VII. Other Information

    Accessible Format: Individuals with disabilities can obtain this 
document and a copy of the application package in an accessible format 
(e.g., Braille, large print, audiotape, or compact disc) on request to 
the program contact person listed under FOR FURTHER INFORMATION 
CONTACT.
    Electronic Access to This Document: The official version of this 
document is the document published in the Federal Register. You may 
access the official edition of the Federal Register and the Code of 
Federal Regulations via the Federal Digital System at: www.gpo.gov/fdsys. At this site you can view this document, as well as all other 
documents of this Department published in the Federal Register, in text 
or Portable Document Format (PDF).
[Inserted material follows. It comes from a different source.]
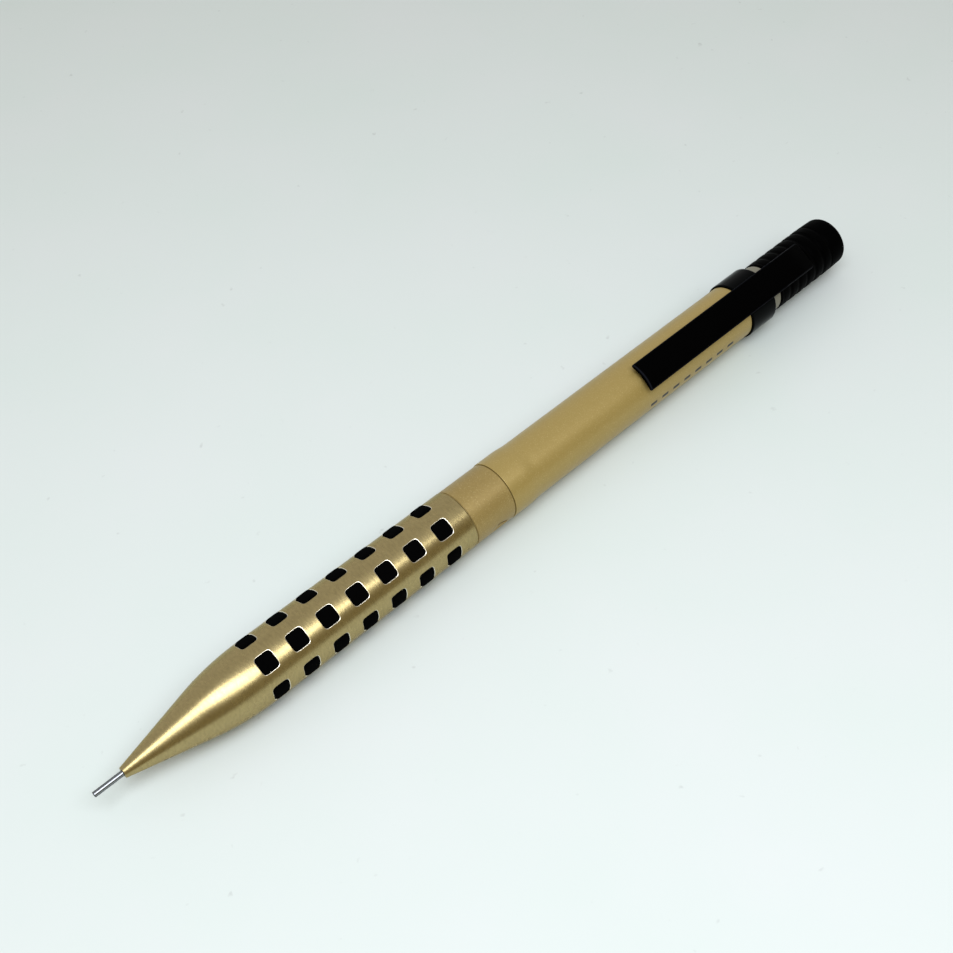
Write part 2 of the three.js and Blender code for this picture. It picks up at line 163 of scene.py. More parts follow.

To use PDF you must have Adobe 
Acrobat Reader, which is available free at the site.
    You may also access documents of the Department published in the 
Federal Register by using the article search feature at: 
www.federalregister.gov. Specifically, through the advanced search 
feature at this site, you can limit your search to documents published 
by the Department.

    Dated: May 31, 2018.
Margo Anderson,
Acting Assistant Deputy Secretary for Innovation and Improvement.